I am told that The Black Lion already is a huge success, both in The Netherlands and abroad. To me, this is surprising. True, the amount of games and analysis presented by the authors is very impressive - but the quality is not. More importantly, I am greatly puzzled by the following paradox: if the Black Lion is such an appealing system to club players because it's so simple and easy to learn (as claimed on the back cover), then why would you buy a 250-page book about it - filled with countless variation branches (numbered etc.) and complicated analysis of dangerous-looking piece sacrifices? And finally, if the opening has such surprise value, then why does the book feature so many dull endgames, where even the simplest moves by White guarantee him a completely sound position, if not a pleasant edge?

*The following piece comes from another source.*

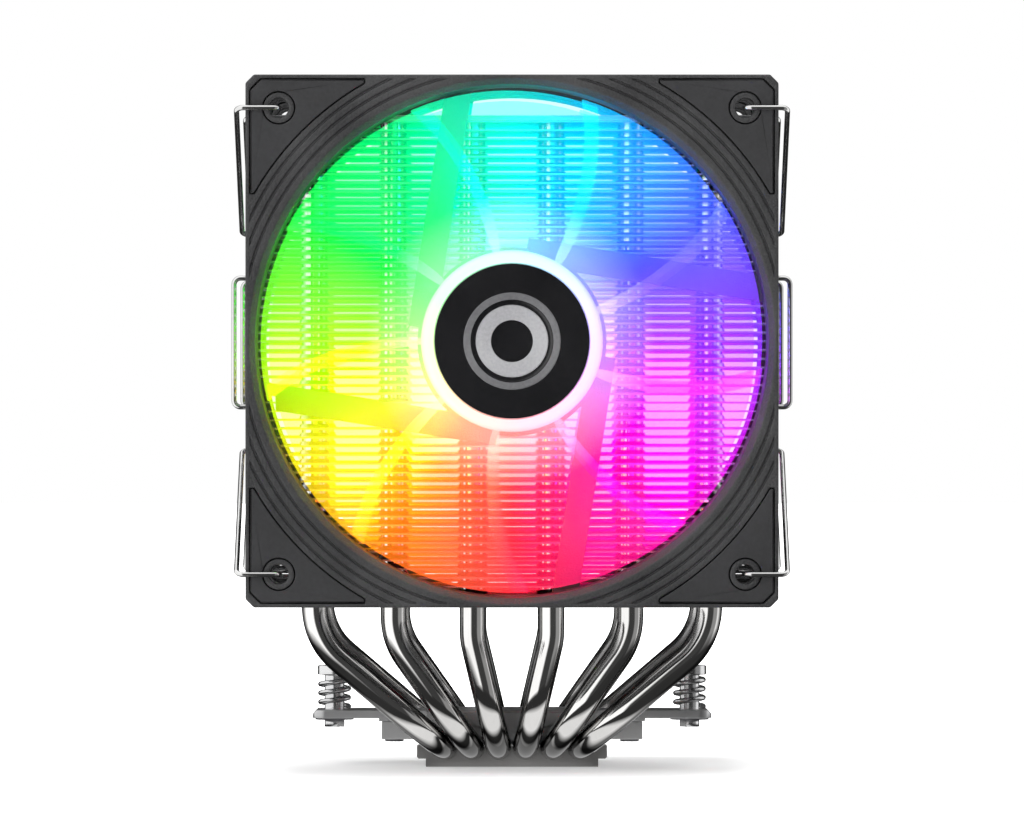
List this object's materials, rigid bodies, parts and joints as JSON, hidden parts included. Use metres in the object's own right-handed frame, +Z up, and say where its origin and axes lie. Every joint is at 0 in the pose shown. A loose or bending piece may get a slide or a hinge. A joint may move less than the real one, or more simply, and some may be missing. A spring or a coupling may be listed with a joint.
{
  "type": "cpu tower cooler",
  "caption": "Dual-tower air cooler for a processor: fin stacks on U-shaped heat pipes, ring-lit fans held by wire clips, and a crossbar with sprung screws.",
  "frame": {"origin": "centre of the cold plate's contact face", "axes": "+Z up the towers, away from the processor; the fans' open faces look along -Y; +X to the right seen from the front"},
  "size_m": [0.129, 0.1408, 0.1582],
  "materials": {
    "nickel_plate": "nickel-plated copper, fine machined lines",
    "clamp_metal": "nickel-plated, satin",
    "bar_steel": "nickel-plated steel, satin",
    "dark_screw": "dark zinc",
    "pipe_plating": "nickel-plated, polished",
    "fin_aluminium": "bright rolled sheet",
    "cover_aluminium": "brushed sheet",
    "spring_steel": "drawn wire",
    "screw_steel": "nickel-plated, turned",
    "frame_plastic": "fine moulded grain",
    "pad_rubber": "smooth satin rubber",
    "bearing_brass": "sintered",
    "stator_steel": "laminated sheet",
    "coil_copper": "enamelled copper wire",
    "board_green": "solder mask",
    "led_white": "clear lens",
    "label_grey": "plain foil disc",
    "blade_plastic": "translucent, lit from the hub",
    "magnet_dark": "bonded ferrite",
    "badge_black": "black disc with plain rings",
    "clip_wire": "bright spring wire"
  },
  "bodies": {
    "tower": {"cold_plate": "nickel_plate", "pipe_clamp_block": "clamp_metal", "mounting_bar": "bar_steel", "bar_screws": "dark_screw", "heat_pipe_1": "pipe_plating", "heat_pipe_2": "pipe_plating", "heat_pipe_3": "pipe_plating", "heat_pipe_4": "pipe_plating", "heat_pipe_5": "pipe_plating", "heat_pipe_6": "pipe_plating", "front_fin_stack": "fin_aluminium", "rear_fin_stack": "fin_aluminium", "front_cover_plate": "cover_aluminium", "rear_cover_plate": "cover_aluminium", "left_spring": "spring_steel", "right_spring": "spring_steel"},
    "left_screw_ring": {"left_retaining_ring": "dark_screw"},
    "left_screw": {"left_spring_screw": "screw_steel"},
    "right_screw_ring": {"right_retaining_ring": "dark_screw"},
    "right_screw": {"right_spring_screw": "screw_steel"},
    "front_fan": {"front_fan_frame": "frame_plastic", "front_fan_pads": "pad_rubber", "front_bearing": "bearing_brass", "front_stator_core": "stator_steel", "front_stator_coils": "coil_copper", "front_circuit_board": "board_green", "front_leds": "led_white", "front_rear_label": "label_grey"},
    "front_rotor": {"front_impeller": "blade_plastic", "front_rotor_yoke": "stator_steel", "front_rotor_magnet": "magnet_dark", "front_shaft": "screw_steel", "front_hub_badge": "badge_black"},
    "front_left_clip": {"front_clip_left": "clip_wire"},
    "front_right_clip": {"front_clip_right": "clip_wire"},
    "middle_fan": {"middle_fan_frame": "frame_plastic", "middle_fan_pads": "pad_rubber", "middle_bearing": "bearing_brass", "middle_stator_core": "stator_steel", "middle_stator_coils": "coil_copper", "middle_circuit_board": "board_green", "middle_leds": "led_white", "middle_rear_label": "label_grey"},
    "middle_rotor": {"middle_impeller": "blade_plastic", "middle_rotor_yoke": "stator_steel", "middle_rotor_magnet": "magnet_dark", "middle_shaft": "screw_steel", "middle_hub_badge": "badge_black"},
    "middle_left_clip": {"middle_clip_left": "clip_wire"},
    "middle_right_clip": {"middle_clip_right": "clip_wire"}
  },
  "joints": [
    {"name": "left_screw_press", "type": "slide", "parent": "tower", "child": "left_screw_ring", "axis": [0, 0, -1], "range_m": [0, 0.0025], "stiffness_N_per_m": 3000, "springref_m": -0.001, "deforming": ["left_spring"]},
    {"name": "left_screw_turn", "type": "hinge", "parent": "left_screw_ring", "child": "left_screw", "pos_m": [-0.0415, 0, 0.0128], "axis": [0, 0, 1], "continuous": true},
    {"name": "right_screw_press", "type": "slide", "parent": "tower", "child": "right_screw_ring", "axis": [0, 0, -1], "range_m": [0, 0.0025], "stiffness_N_per_m": 3000, "springref_m": -0.001, "deforming": ["right_spring"]},
    {"name": "right_screw_turn", "type": "hinge", "parent": "right_screw_ring", "child": "right_screw", "pos_m": [0.0415, 0, 0.0128], "axis": [0, 0, 1], "continuous": true},
    {"name": "front_fan_height", "type": "slide", "parent": "tower", "child": "front_fan", "axis": [0, 0, 1], "range_m": [-0.008, 0.005]},
    {"name": "front_fan_spin", "type": "hinge", "parent": "front_fan", "child": "front_rotor", "pos_m": [0, -0.0693, 0.0982], "axis": [0, 1, 0], "continuous": true},
    {"name": "front_left_clip_swing", "type": "hinge", "parent": "front_fan", "child": "front_left_clip", "pos_m": [-0.0525, -0.0823, 0.0982], "axis": [0, 0, 1], "range_deg": [0, 25], "stiffness_Nm_per_rad": 0.04},
    {"name": "front_right_clip_swing", "type": "hinge", "parent": "front_fan", "child": "front_right_clip", "pos_m": [0.0525, -0.0823, 0.0982], "axis": [0, 0, -1], "range_deg": [0, 25], "stiffness_Nm_per_rad": 0.04},
    {"name": "middle_fan_height", "type": "slide", "parent": "tower", "child": "middle_fan", "axis": [0, 0, 1], "range_m": [-0.008, 0.005]},
    {"name": "middle_fan_spin", "type": "hinge", "parent": "middle_fan", "child": "middle_rotor", "pos_m": [0, 0.0017, 0.0982], "axis": [0, 1, 0], "continuous": true},
    {"name": "middle_left_clip_swing", "type": "hinge", "parent": "middle_fan", "child": "middle_left_clip", "pos_m": [-0.0525, -0.0113, 0.0982], "axis": [0, 0, 1], "range_deg": [0, 7], "stiffness_Nm_per_rad": 0.04},
    {"name": "middle_right_clip_swing", "type": "hinge", "parent": "middle_fan", "child": "middle_right_clip", "pos_m": [0.0525, -0.0113, 0.0982], "axis": [0, 0, -1], "range_deg": [0, 7], "stiffness_Nm_per_rad": 0.04}
  ]
}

Perhaps I'm being too critical. Maybe this book really does appeal to club players who are completely unlike myself. Maybe they just like it that the variations have such funny names, and that there are so many amateur games in it, instead of being scared away by the usual high-level grandmaster games - even though these club games are often hardly sound or relevant.

Yes, this seems highly likely. Therefore, I want to end this review on a positive note. The story of the authors and their chess club is really a kind of rags-to-riches tale. There's still hope for amateur chess lovers! If you have a pet system, keep playing and analysing it: who knows, a major chess publisher may one day make a bestseller out of it.